The mother of a housebound disabled woman who killed herself after her benefits were cut has been given the go-ahead to appeal against a High Court’s refusal to order a fresh inquest into her daughter’s death.
Jodey Whiting, 42, from Stockton-on-Tees, died in February 2017 around two weeks after her disability benefit was stopped when she did not attend a work capability assessment.
Her mother, Joy Dove, asked the High Court in London in June last year to grant a new inquest to investigate the role of the Department for Work and Pensions (DWP) in Ms Whiting’s death.
Ms Dove’s lawyers argued there were “multiple, significant failings” by the DWP when it terminated her daughter’s Employment and Support Allowance (ESA) that were not considered at the previous inquest.
But in a ruling in September last year, Lord Justice Warby, Mrs Justice Farbey and Judge Thomas Teague KC – the chief coroner for England and Wales – dismissed the claim, finding the original inquest was sufficient.
Mrs Justice Farbey said it would not be in the interests of justice for a new inquest, adding: “It is likely to remain a matter of speculation as to whether or not the department’s decision caused Ms Whiting’s suicide.
“In my judgment, it would be extremely difficult for a new inquest to conclude that the department caused Ms Whiting’s death.”
In a statement issued on Wednesday, she said: “I am over the moon with the court’s decision and cannot thank the judge enough for looking into Jodey’s case.
“There has been a lot of mixed emotions for me over the last year, not wanting to get my hopes up and trying to second guess the court’s decision.
“I can’t wait to get back into court to hear Jodey’s case presented to the Court of Appeal.
“I am so pleased to be able to continue the fight for justice for Jodey, it is such a relief that this is not the end.”
“Joy’s fight for a full and fearless inquest to investigate Jodey’s death continues.
“We look forward to presenting Joy’s case for a new inquest to the Court of Appeal in the coming months.”
At the hearing in London last year, the High Court heard Ms Whiting had received benefits for more than a decade due to serious, long-term physical and mental health issues, including severe pain and a history of self-harm.
In late 2016, the DWP started to reassess Ms Whiting, who said she needed a house visit as she was housebound, had severe anxiety and was unable to walk more than a few steps.
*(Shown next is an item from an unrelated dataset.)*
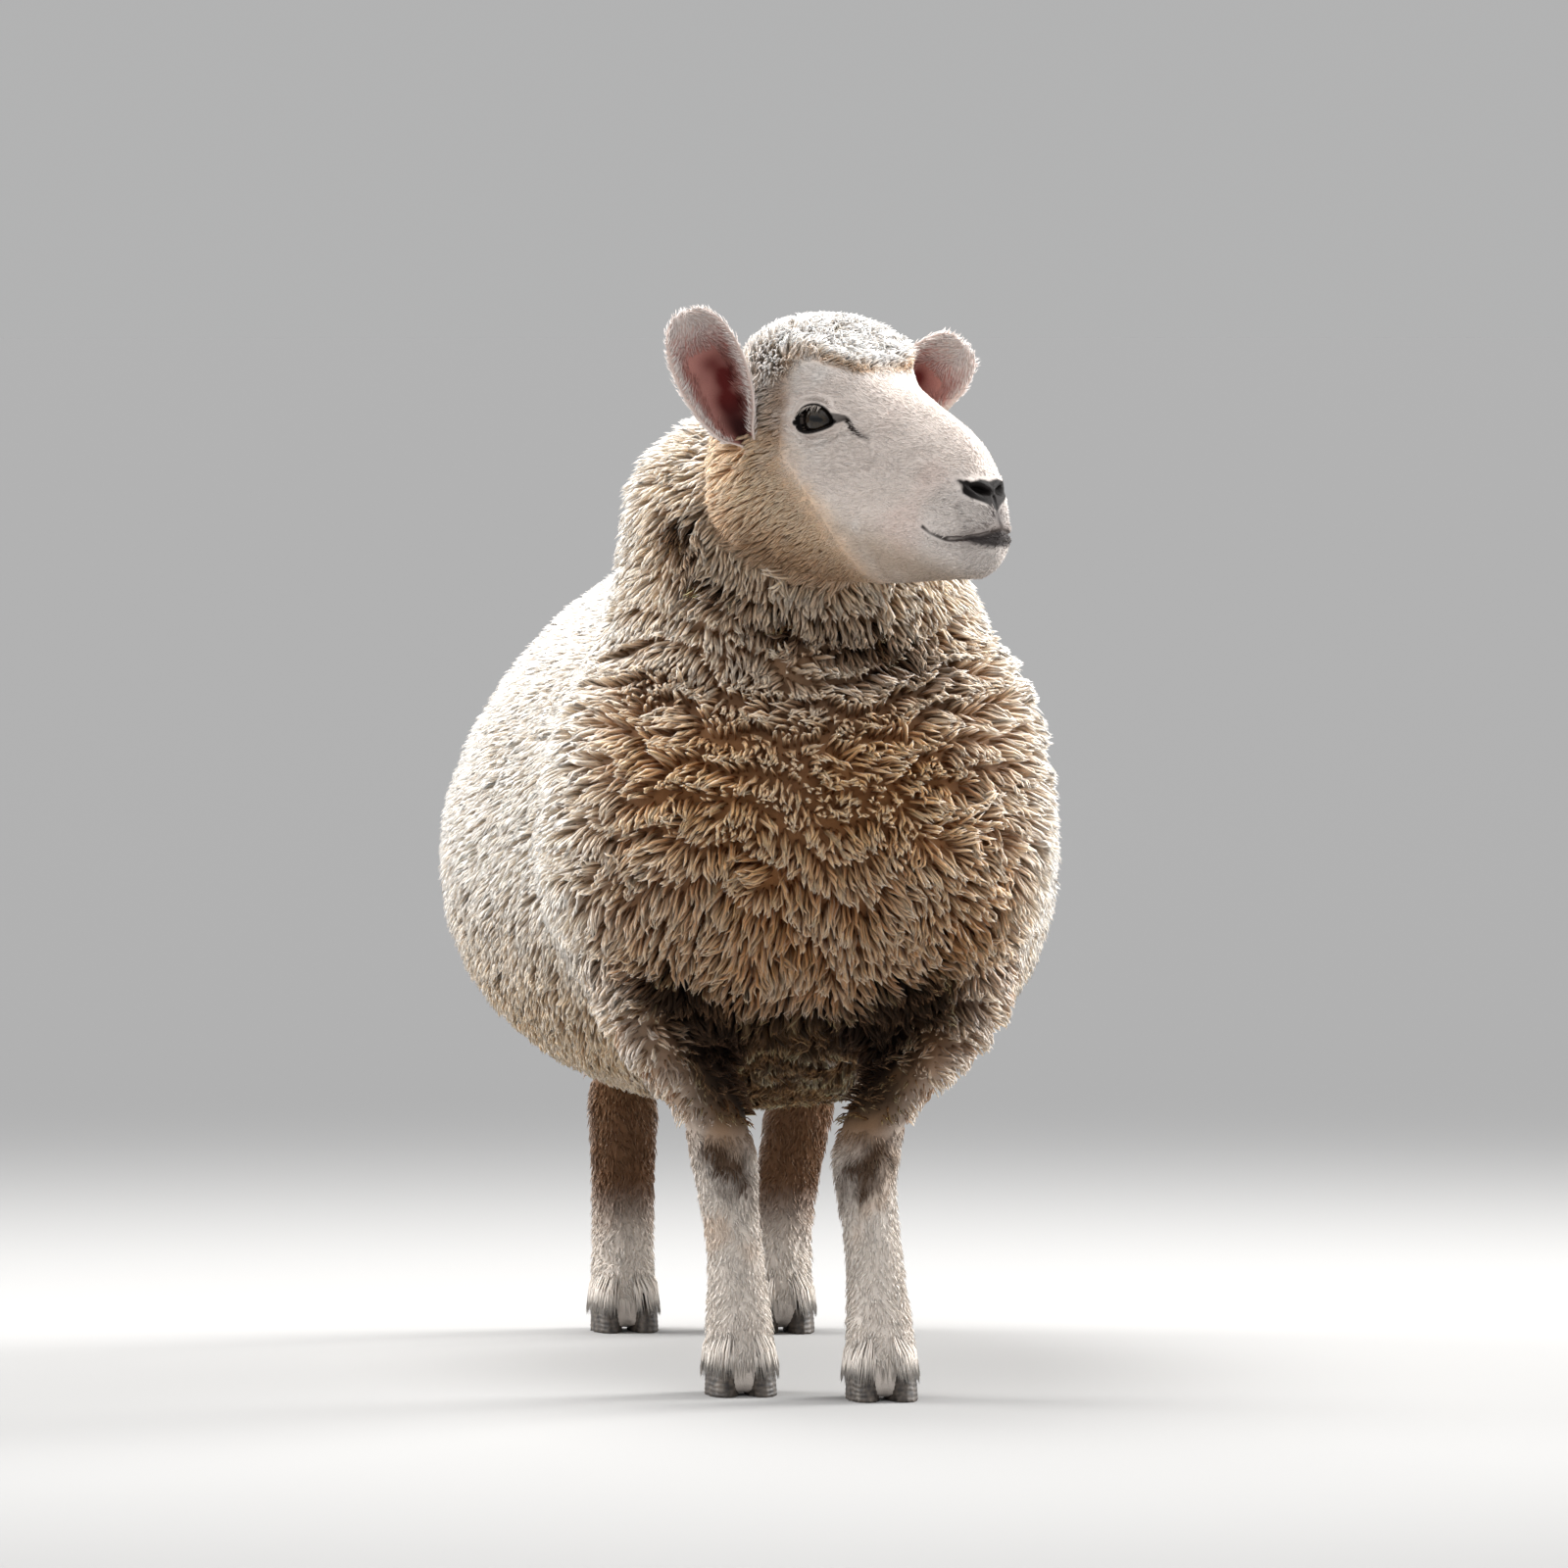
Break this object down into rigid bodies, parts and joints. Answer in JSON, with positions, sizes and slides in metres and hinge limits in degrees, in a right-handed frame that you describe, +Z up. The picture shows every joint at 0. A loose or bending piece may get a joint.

Ms Dove’s lawyers argued that a house visit was not properly considered before the DWP terminated her disability benefit, which led to Ms Whiting’s housing benefit and council tax benefit also being terminated.
The decision to terminate Ms Whiting’s benefit was overturned on March 31, weeks after her death.
The independent case examiner (ICE), the body which investigates complaints about the DWP, later found multiple breaches of department policy, significant errors by staff and several “missed opportunities” for the DWP to reconsider the claim.
No date has yet been set for the Court of Appeal hearing.